» **What you have to do**
Copy exactly, please, the lines of the data from its start through the line containing "const FIT = 0.3;".

..............................

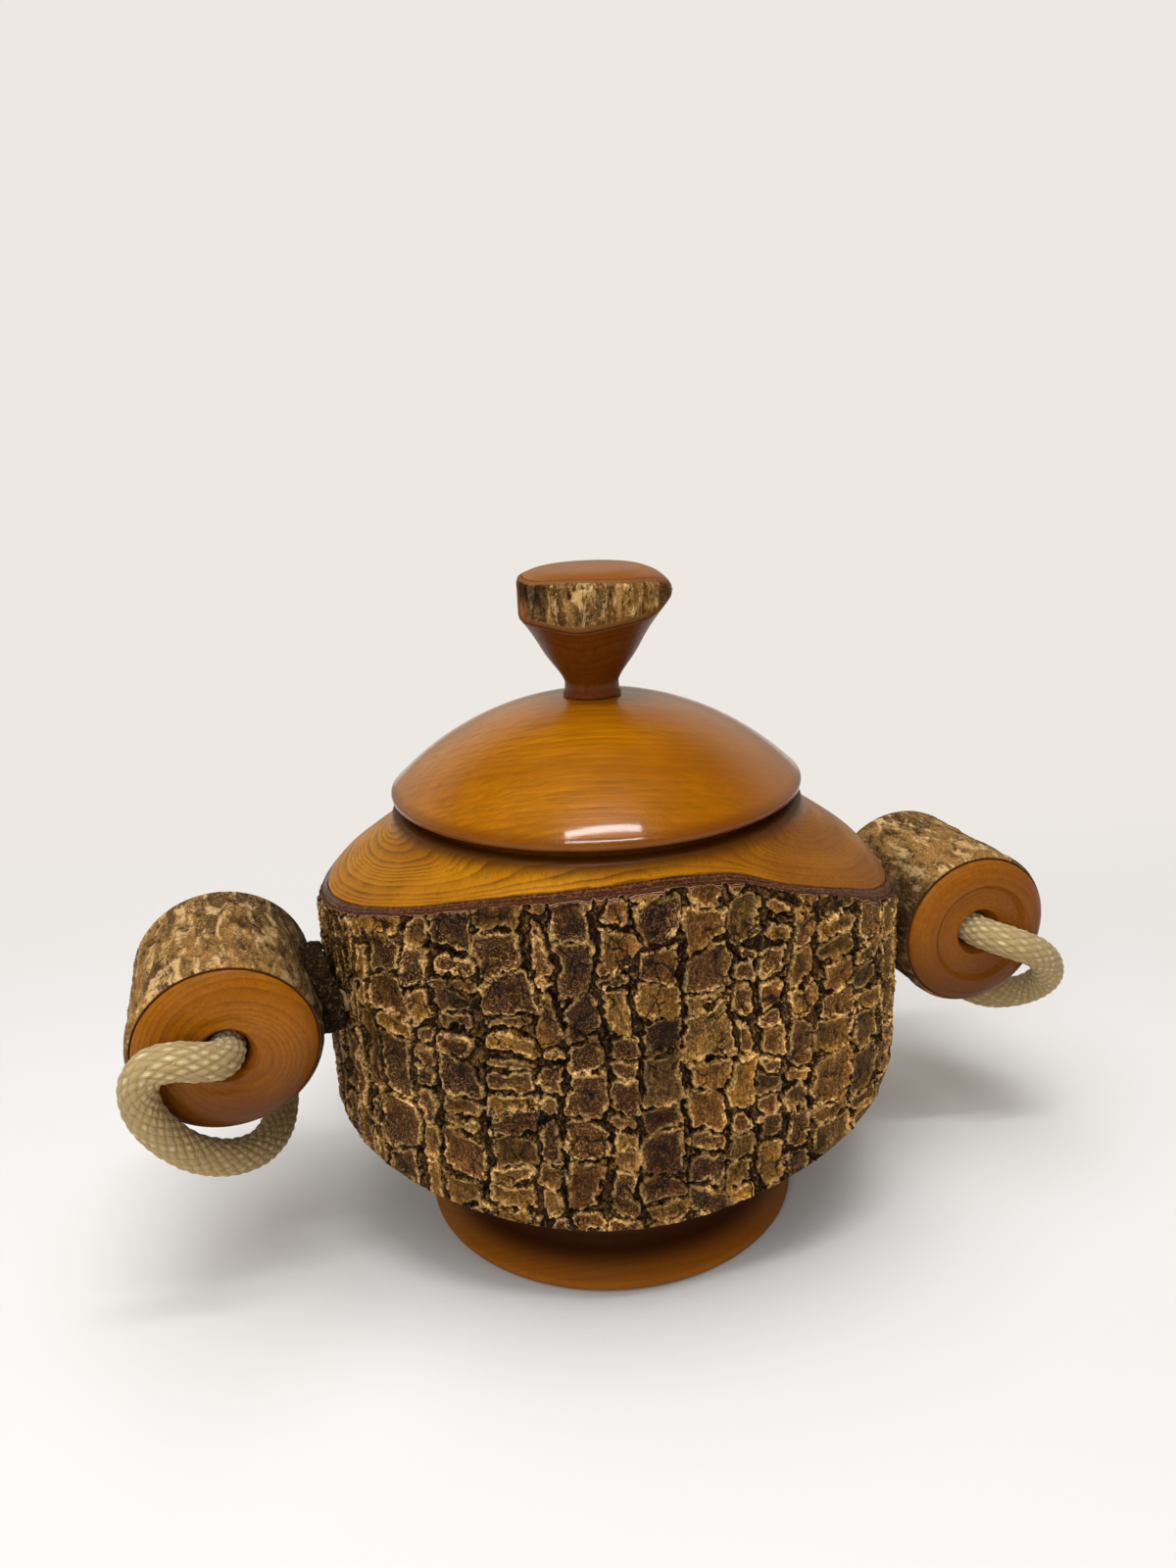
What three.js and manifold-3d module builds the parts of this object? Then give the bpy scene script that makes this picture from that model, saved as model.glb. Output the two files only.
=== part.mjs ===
// A lidded wooden pot turned from one upright log, with the bark left on its belly.
// Two short branch logs, glued and dowelled to the sides, carry rope loops as handles.
// Units are millimetres. Z is up, the foot stands on Z = 0 and the handles lie along X.

import * as THREE from 'three';
import { mergeVertices } from 'three/addons/utils/BufferGeometryUtils.js';
import Module from 'manifold-3d';

const wasm = await Module();
wasm.setup();

// Clearance that is left between two pieces that touch.
const FIT = 0.3;

// Foot.
const FOOT_RADIUS = 69.6;
const FOOT_LIP = 5;
const WAIST_RADIUS = 58.4;
const WAIST_HEIGHT = 19;

// Log that the pot is turned from. The wood's outline is LOG_RADIUS and a departure at each bearing.
const LOG_RADIUS = 92;
const LOG_DEPARTURES = [
  [0, 10], [30, 6], [60, 0], [90, -5], [120, -3], [150, 3], [172, 4.5], [190, 1.5], [207, -5.5],
  [222, -12.2], [241, -16.7], [259, -18.4], [275, -18.4], [289, -15.2], [298, -8.5], [311, 0.4],
  [322, 6.5], [338, 10.2],
];
const INNER_BARK = 1.8;
const OUTER_BARK = 2.8;
const FURROW_COUNT = 44;
const FURROW_DEPTH = 1.6;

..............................

» **Response**
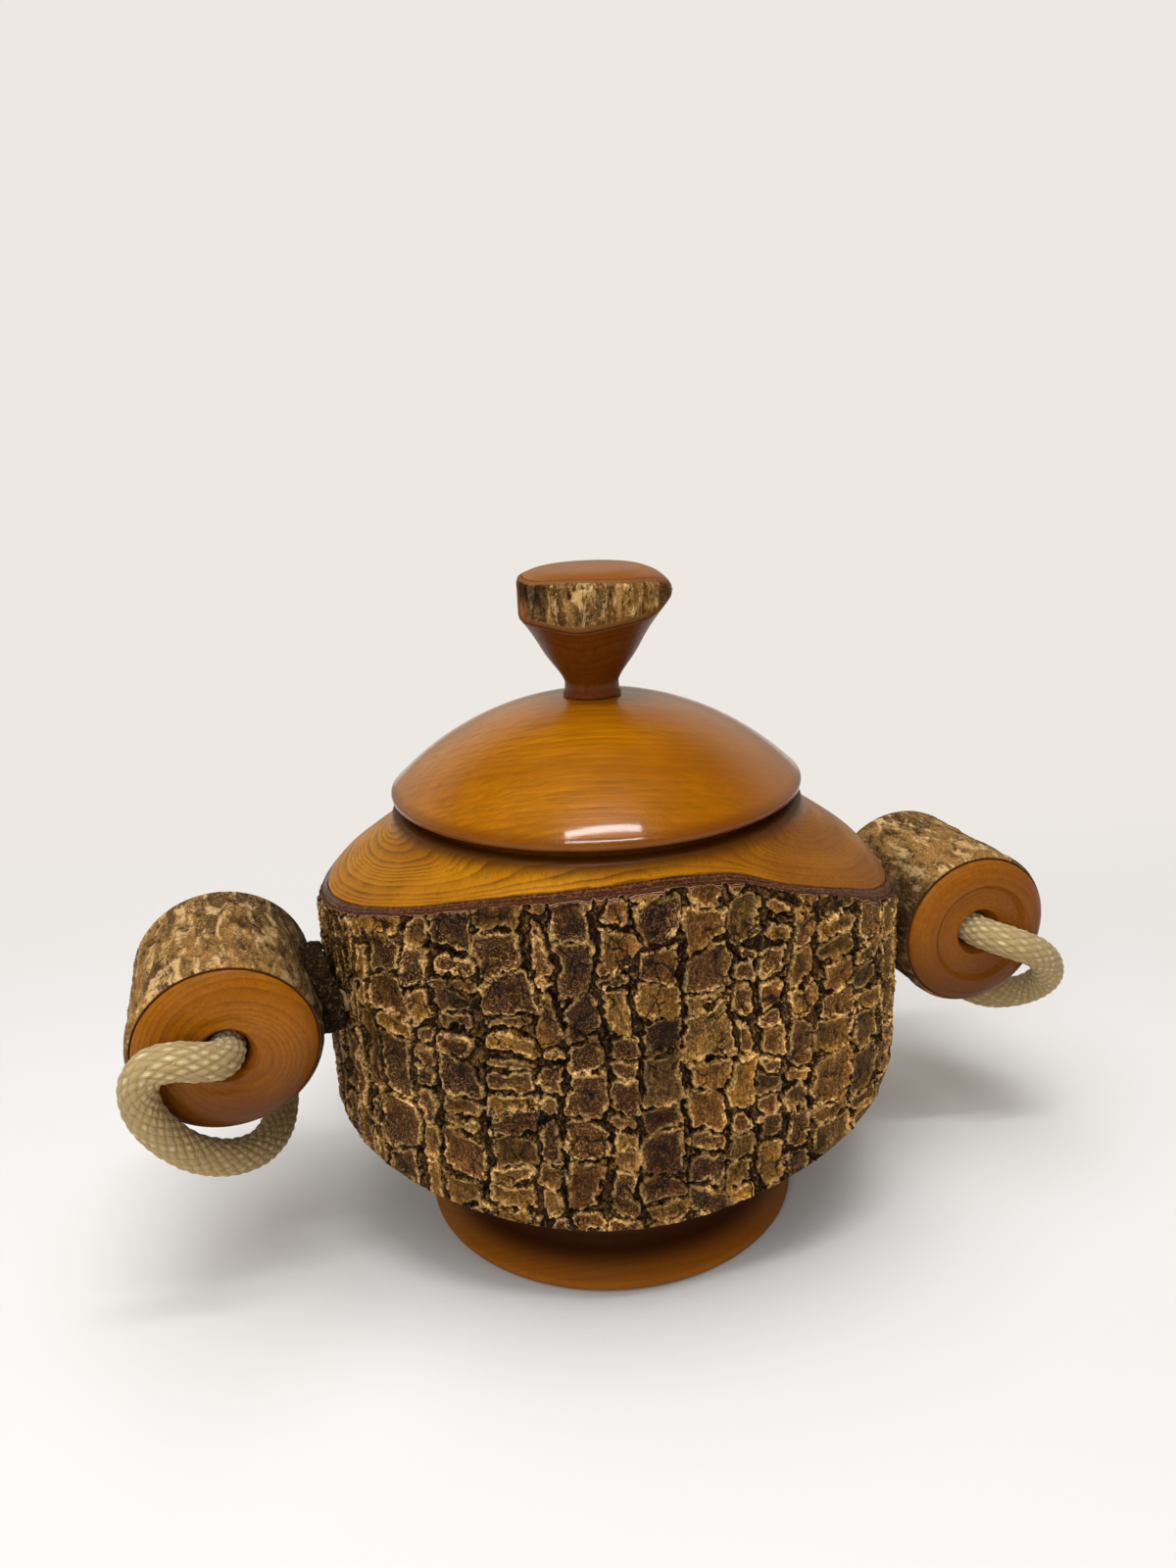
What three.js and manifold-3d module builds the parts of this object? Then give the bpy scene script that makes this picture from that model, saved as model.glb. Output the two files only.
=== part.mjs ===
// A lidded wooden pot turned from one upright log, with the bark left on its belly.
// Two short branch logs, glued and dowelled to the sides, carry rope loops as handles.
// Units are millimetres. Z is up, the foot stands on Z = 0 and the handles lie along X.

import * as THREE from 'three';
import { mergeVertices } from 'three/addons/utils/BufferGeometryUtils.js';
import Module from 'manifold-3d';

const wasm = await Module();
wasm.setup();

// Clearance that is left between two pieces that touch.
const FIT = 0.3;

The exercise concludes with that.